Right now, RP1 is restricted to Web XR, which has limited graphics quality. Defining these elements of a metaverse browser is just as important as defining the elements of the web browser was, based on open standards. Over time, RP1 will get closer to Unreal Engine quality graphics, Mann said.

“Our spatial fabric consists of an unlimited map, and we have a patent for it that allows it to be fully contiguous and persistent. So that means anywhere you teleport or anywhere you go, you can run there, walk there, teleport there, but it’s all fully connected,” Abramson said. “It’s not like you’re going from one snow globe to another, and it includes our entire universe and one to one scale of our solar system and earth. If you own the Louvre museum in Paris, you need to go have access to the same coordinate system to upload or run your own digital twins, your own services on how you want people to interact with your space. But if you want to build an MMO, or something that has nothing to do with a digital twin, that would be outside of our solar system. If Disneyland wanted to build their own planet, like Avatar the movie, or a place far, far away, you’re able to do that and stuff.”
The company has a demo for AR, using the mixed reality passthrough camera of the Meta Quest 3. The company’s goal is to scale of its tech and have 100,000 people in a single shard. It can put a number of people in the same space now, but not with the kind of graphics fidelity everyone expects.
“You can come in as an avatar and connect with everyone,” Mann said. “No matter where you re in the map. There’s just zero sharding as far as the ay the system is built. I don’t have to worry about what shard you’re on. We’re instantly just connected based on proximity. We’re capable of 100,000 concurrent users with full 6DoF and full spatial audio. You can come in on a mobile device, desktop and also VR.”
As for the third party services, Mann said, “If I go near your space, I will instantly connect to your services that you provide, whether those are yours or a third party, and it instantly works. And so inside our demo, we have a couple samples of those services that are not running on the browser. They’re just being connected based on your proximity. So let’s say we do a watch party. We actually have a movie running in demo. As soon as you walk near it, it just connects to you, and you’re running off of a third party service to make that movie possible. We also have a light switch that you can control. You can actually control someone’s light in the UK, inside VR and AR, and you can toggle that. And the importance is, we’re showing that eventually, when you’re wearing AR glasses, you’ll just have a service that’s running by any company that you want to connect with and instantly use it without having to install one thing.”

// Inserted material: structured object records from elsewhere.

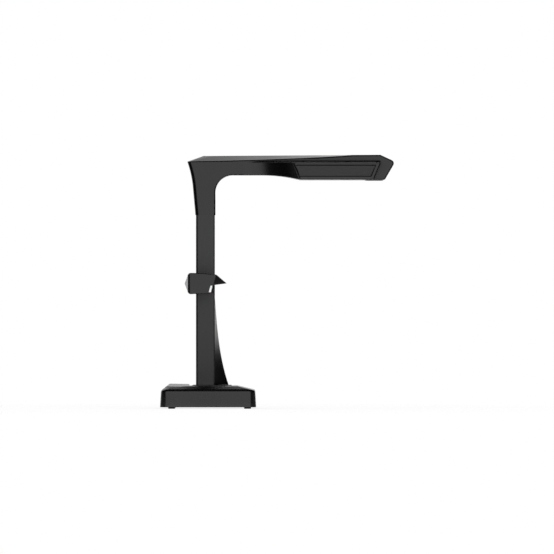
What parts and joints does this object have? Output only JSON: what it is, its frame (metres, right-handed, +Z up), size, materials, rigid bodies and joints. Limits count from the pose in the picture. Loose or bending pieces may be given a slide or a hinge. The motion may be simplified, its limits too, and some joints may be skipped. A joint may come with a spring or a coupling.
{
  "type": "overhead book scanner",
  "caption": "Desk scanner with a weighted base, an upright column, an arm and wide camera head over the desk, and a lamp bar that slides on the column.",
  "frame": {"origin": "on the desk under the centre of the base", "axes": "+Z up along the column, -Y forward along the arm over the desk, +X to the right-hand side of someone who looks along +Y"},
  "size_m": [0.17, 0.344, 0.3737],
  "materials": {
    "housing": "black, satin, moulded",
    "dark_plastic": "black, matt, moulded",
    "panel": "black, with fine diagonal grooves",
    "button": "black, glossy",
    "diffuser": "milky white, smooth",
    "lens": "black tinted, polished",
    "rubber": "black, matt",
    "steel": "zinc plated",
    "screw": "black oxide",
    "aluminium": "extruded, bare",
    "board": "green solder mask",
    "socket": "tinned shells",
    "ribbon": "white, flexible",
    "brass": "turned"
  },
  "bodies": {
    "housing": {"arm_beam": "steel", "arm_shell": "housing", "arm_under_cover": "housing", "ballast_plate": "steel", "base_bottom": "housing", "base_screws": "screw", "base_shell": "housing", "beam_screws": "screw", "camera_board": "board", "camera_window": "lens", "column_bracket": "steel", "column_collar": "housing", "column_core": "steel", "column_prow": "housing", "column_tube": "housing", "computer_port": "socket", "device_port": "socket", "display_module": "board", "display_window": "lens", "foot_front_left": "rubber", "foot_front_right": "rubber", "foot_rear_left": "rubber", "foot_rear_right": "rubber", "head_bottom_cover": "housing", "head_screws": "screw", "heat_sink": "aluminium", "laser_emitters": "brass", "lens_barrel": "dark_plastic", "main_board": "board", "pedal_socket": "socket", "power_socket": "socket", "rear_cover": "housing", "ribbon_cable": "ribbon", "side_bezel_left": "housing", "side_bezel_right": "housing", "side_panel_left": "panel", "side_panel_right": "panel", "socket_board": "board", "socket_panel": "dark_plastic", "switch_frame": "dark_plastic", "wing_left": "housing", "wing_right": "housing", "work_light_board_left": "board", "work_light_board_right": "board", "work_light_diffuser_left": "diffuser", "work_light_diffuser_right": "diffuser"},
    "lamp_bar": {"lamp_back_cover": "housing", "lamp_boards": "board", "lamp_clamp": "steel", "lamp_diffuser_left": "diffuser", "lamp_diffuser_right": "diffuser", "lamp_hood_left": "housing", "lamp_hood_right": "housing", "lamp_pod_left": "housing", "lamp_pod_right": "housing", "lamp_screws": "screw"},
    "power_switch": {"power_rocker": "dark_plastic"},
    "light_key": {"light_button": "button"},
    "scan_key": {"scan_button": "button"},
    "lamp_key": {"lamp_button": "button"}
  },
  "joints": [
    {"name": "lamp_slide", "type": "slide", "parent": "housing", "child": "lamp_bar", "axis": [0, 0, 1], "range_m": [-0.008, 0.08]},
    {"name": "power_switch_tip", "type": "hinge", "parent": "housing", "child": "power_switch", "pos_m": [0.038, 0.0637, 0.0145], "axis": [0, 0, 1], "range_deg": [0, 14]},
    {"name": "light_press", "type": "slide", "parent": "housing", "child": "light_key", "axis": [0, 0.4223, -0.9064], "range_m": [0, 0.0012], "stiffness_N_per_m": 800, "springref_m": -0.0003},
    {"name": "scan_press", "type": "slide", "parent": "housing", "child": "scan_key", "axis": [0, 0.4223, -0.9064], "range_m": [0, 0.0012], "stiffness_N_per_m": 800, "springref_m": -0.0003},
    {"name": "lamp_press", "type": "slide", "parent": "lamp_bar", "child": "lamp_key", "axis": [0, 0, -1], "range_m": [0, 0.0012], "stiffness_N_per_m": 800, "springref_m": -0.0003}
  ]
}
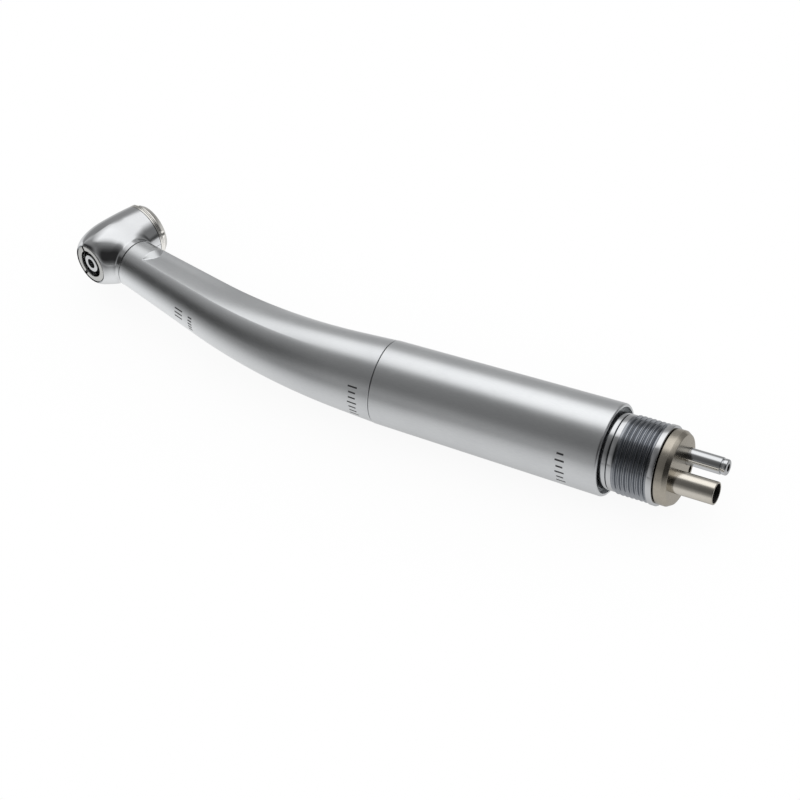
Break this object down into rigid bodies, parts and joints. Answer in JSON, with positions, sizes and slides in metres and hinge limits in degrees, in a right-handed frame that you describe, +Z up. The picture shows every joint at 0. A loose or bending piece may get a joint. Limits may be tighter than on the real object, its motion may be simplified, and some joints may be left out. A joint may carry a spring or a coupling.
{
  "type": "dental high speed handpiece",
  "caption": "Air-turbine dental handpiece: push-button head, bent satin neck, tapered handle and a threaded back end with two connector tubes.",
  "frame": {"origin": "centre of the hose end face of the end plate", "axes": "+X along the handle's axis, out towards the hose; the neck and the head's axis lie in the XY plane with the bur side towards -Y; +Z is up, out of one side of the handpiece, which lies on its side"},
  "size_m": [0.121, 0.028, 0.0154],
  "materials": {
    "satin_steel": "satin blasted",
    "mirror_chrome": "mirror polished",
    "black_chrome": "dark polished",
    "nickel": "warm nickel, turned",
    "bearing_steel": "ground",
    "spring_steel": "drawn wire",
    "brass": "machined",
    "aluminium": "machined",
    "cage_resin": "moulded",
    "black_rubber": "moulded",
    "sintered_bronze": "porous"
  },
  "bodies": {
    "casing": {"head_housing": "mirror_chrome", "nose_ring": "nickel", "head_cap": "nickel", "button_spring": "spring_steel", "front_bearing_outer_ring": "bearing_steel", "rear_bearing_outer_ring": "bearing_steel", "front_bearing_seal": "black_rubber", "rear_bearing_seal": "black_rubber", "preload_washer": "spring_steel", "neck_sleeve": "satin_steel", "neck_seal": "black_rubber", "drive_air_tube": "bearing_steel", "water_tube": "bearing_steel", "chip_air_tube": "bearing_steel", "tube_spacer": "aluminium", "handle_sleeve": "satin_steel", "core_block": "brass", "core_front_seal": "black_rubber", "core_rear_seal": "black_rubber", "check_valve_seat": "brass", "check_valve_spring": "spring_steel", "air_filter": "sintered_bronze", "drive_air_gasket": "black_rubber", "water_gasket": "black_rubber", "snap_ring": "mirror_chrome", "connector_body": "black_chrome", "polished_ring": "mirror_chrome", "end_plate": "nickel", "drive_air_nipple": "nickel", "water_nipple": "mirror_chrome"},
    "rotor": {"spindle": "bearing_steel", "impeller": "aluminium", "chuck_collet": "bearing_steel", "chuck_spring": "spring_steel", "front_bearing_inner_ring": "bearing_steel", "rear_bearing_inner_ring": "bearing_steel"},
    "front_cage": {"front_ball_cage": "cage_resin"},
    "rear_cage": {"rear_ball_cage": "cage_resin"},
    "button": {"push_button": "mirror_chrome"},
    "plunger": {"chuck_plunger": "bearing_steel"},
    "valve_ball": {"check_valve_ball": "bearing_steel"}
  },
  "joints": [
    {"name": "rotor_spin", "type": "hinge", "parent": "casing", "child": "rotor", "pos_m": [-0.10856, 0.01129, 0], "axis": [-0.3584, -0.9336, 0], "continuous": true},
    {"name": "front_cage_spin", "type": "hinge", "parent": "casing", "child": "front_cage", "pos_m": [-0.10856, 0.01129, 0], "axis": [-0.3584, -0.9336, 0], "continuous": true},
    {"name": "rear_cage_spin", "type": "hinge", "parent": "casing", "child": "rear_cage", "pos_m": [-0.10856, 0.01129, 0], "axis": [-0.3584, -0.9336, 0], "continuous": true},
    {"name": "button_press", "type": "slide", "parent": "casing", "child": "button", "axis": [-0.3584, -0.9336, 0], "range_m": [0, 0.0006], "stiffness_N_per_m": 1000, "springref_m": -0.0003, "deforming": ["button_spring"]},
    {"name": "chuck_release", "type": "slide", "parent": "rotor", "child": "plunger", "axis": [-0.3584, -0.9336, 0], "range_m": [0, 0.00045], "deforming": ["chuck_spring"]},
    {"name": "check_valve_open", "type": "slide", "parent": "casing", "child": "valve_ball", "axis": [-1, 0, 0], "range_m": [0, 0.0004], "stiffness_N_per_m": 200, "springref_m": -0.0002, "deforming": ["check_valve_spring"]}
  ],
  "couplings": [
    {"joint": "front_cage_spin", "follows": "rotor_spin", "ratio": 0.395},
    {"joint": "rear_cage_spin", "follows": "rotor_spin", "ratio": 0.395},
    {"joint": "chuck_release", "follows": "button_press", "ratio": 0.75}
  ]
}
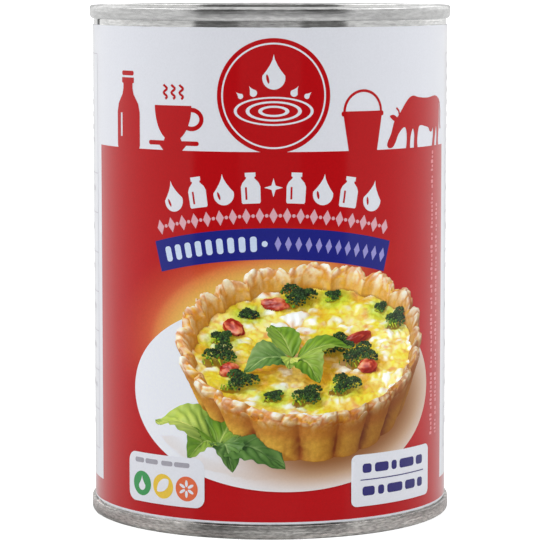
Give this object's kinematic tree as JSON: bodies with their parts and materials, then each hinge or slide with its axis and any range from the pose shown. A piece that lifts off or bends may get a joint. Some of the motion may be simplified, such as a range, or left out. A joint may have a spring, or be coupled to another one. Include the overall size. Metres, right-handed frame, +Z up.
{
  "type": "evaporated milk can",
  "caption": "Shut round tin can of evaporated milk, with double-seamed countersunk ends and a printed paper label wrapped round its wall.",
  "frame": {"origin": "middle of the base, on the surface that the can stands on", "axes": "+Z up along the can's axis, -Y out of the front of the label, +X to the right seen from the front"},
  "size_m": [0.0762, 0.0762, 0.107],
  "materials": {
    "tinplate_body": "bright tinplate, welded and lacquered",
    "tinplate_end": "bright pressed tinplate",
    "label": "printed and varnished paper"
  },
  "bodies": {
    "root": {"can_body": "tinplate_body", "top_end": "tinplate_end", "bottom_end": "tinplate_end", "label": "label"}
  },
  "joints": []
}
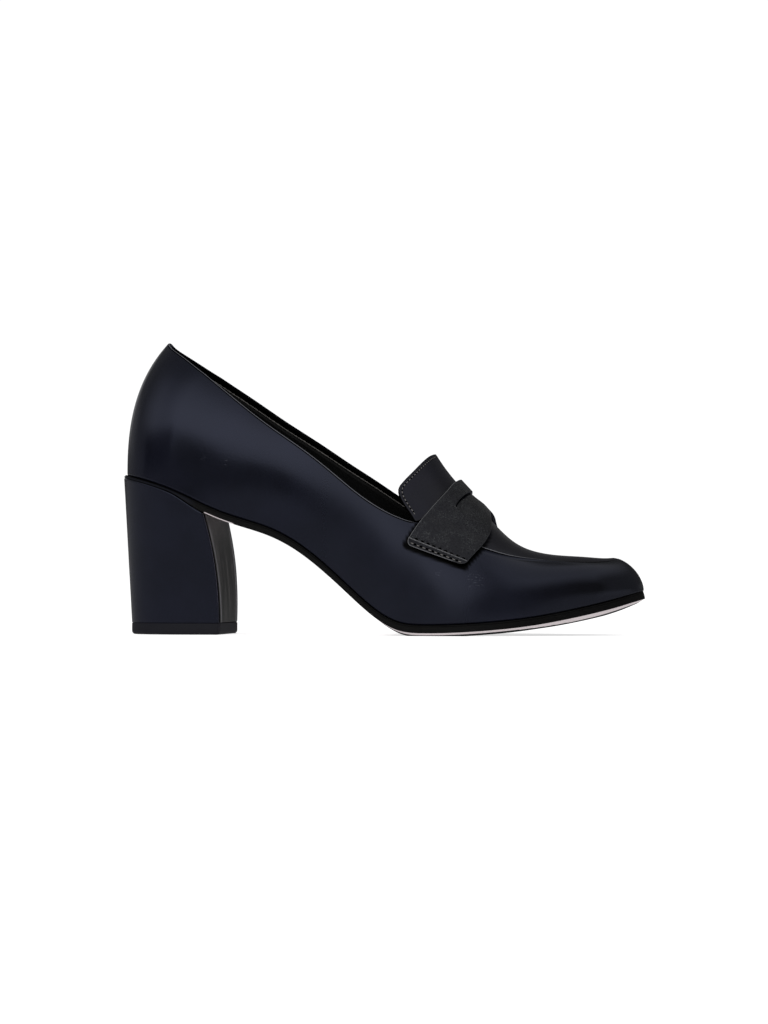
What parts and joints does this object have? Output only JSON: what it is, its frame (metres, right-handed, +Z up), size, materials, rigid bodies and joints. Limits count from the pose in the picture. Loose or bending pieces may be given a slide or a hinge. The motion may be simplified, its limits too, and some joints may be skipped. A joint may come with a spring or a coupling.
{
  "type": "loafer pump",
  "caption": "Women's leather loafer pump with a covered block heel, raised apron seam, tongue tab and slotted saddle strap.",
  "frame": {"origin": "centre of the shoe's plan, on the floor", "axes": "+X to the toe, +Y to the inner (medial) side, +Z up"},
  "size_m": [0.2392, 0.0786, 0.1324],
  "materials": {
    "navy_black_leather": "smooth polished calf, very dark navy, soft broad highlights",
    "tongue_leather": "the same calf on the tongue tab, slightly greyer",
    "strap_leather": "charcoal black calf with a fine grain and two stitch rows at its ends",
    "lining_leather": "matt black lining and sock leather",
    "sole_leather": "black painted sole edge, pale leather bevel and tread",
    "black_rubber": "matt black rubber top piece"
  },
  "bodies": {
    "root": {"upper": "navy_black_leather", "tongue": "tongue_leather", "strap": "strap_leather", "insole": "lining_leather", "outsole": "sole_leather", "heel_block": "navy_black_leather", "top_piece": "black_rubber"}
  },
  "joints": []
}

He said the web sites are real time, where you connect to one or many services built by a third party that you can interact with. RP1 has done its work with just a half-dozen people. In a few months, people will be able to build their own metaverse servers. Big companies will build their own metaverse sites and connect to the metaverse infrastructure.
“The analogy is that I would build my house out on the the internet, but Disney would build Disneyland, their big site, and they would have Tomorrowland and all these things inside it,” said Mann. “Disney could build an AR version of Disneyland and overlay digital services on the real Disneyland. If you go to Disneyland, you could wear AR glasses and a service greets you as you go in. Someone in the digital space could show up in your AR glasses and help you.”
Or they could build an entirely different kind of Disneyland in the digital space, like a galaxy far far away in a virtual space, purely for entertainment or gaming, separate from the real world, Mann said.
“You’ll put on your VR headset. You’ll go off to some planet in their galaxy that they have set up, and you can just go explore and be part of their world,” Mann said. “So there’s the real aspect of Disneyland. There’s the AR aspect. And then there’s the the imaginary aspect of it, which will impact how we play in the VR world.”
At some point, Disney’s own proprietary digital space, perhaps connected to Fortnite due to its deal with Epic Games, could be connected to the open metaverse.
“They’re building their own AOL, if you will, because it’s not an ecosystem where I can build my own tools, or I can add different things into Fortnite. And so the premise of the World Wide Web is that anyone can build components. They can become the WordPress. They can build the assets. There’s not one owner of all these different components,” Mann said. “I think the challenge that we have is the first company to build a metaverse browser, we’re going to look like a just another potential Meta, but our goal is that other people can build a browser, other people can build spatial fabrics. So we’re actually building the standards, and we’re actually working with the Metaverse Standards Forum, to really showcase that this is a path towards a single Metaverse versus a federated one, which is just a whole bunch of standalone walled gardens trying to agree on some type of file types.”

He added, “When you come to our world, RP1 does not own your assets. It does not own your location. We just provide a map system and the ability for people to connect to your content, no different than Chrome gives you a ability to find your website and view it anywhere in the world.”

“Without a definition, how do you build towards it, right? And so I think RP1 has quite an opportunity because we are the first visionaries that are thinking about a single metaverse, and along with the pieces and components, and as you do a little bit deeper dive in what we’re doing, we define spatial fabrics,” Mann said. “Anyone can build these components. We just happen to have one that might be more scalable. But we believe that Google will build their own spatial fabric. Apple will build their own spatial fabric. And the job of the browser is to connect you to the spatial fabric you want to go to. We want to make it seamless for your avatar to interact with people all over the world based on the same standards.”
Mann doesn’t think there will be a killer app for the metaverse. It’s like the World Wide Web had a million different web sites but no single main destination. With the metaverse, there are a million different uses in education, gaming, digital twins and more.
“It’s endless. Just tell me the company or the industry, and we’ll tell you 100 different ways that there it’s gonna change their lives,” Mann said.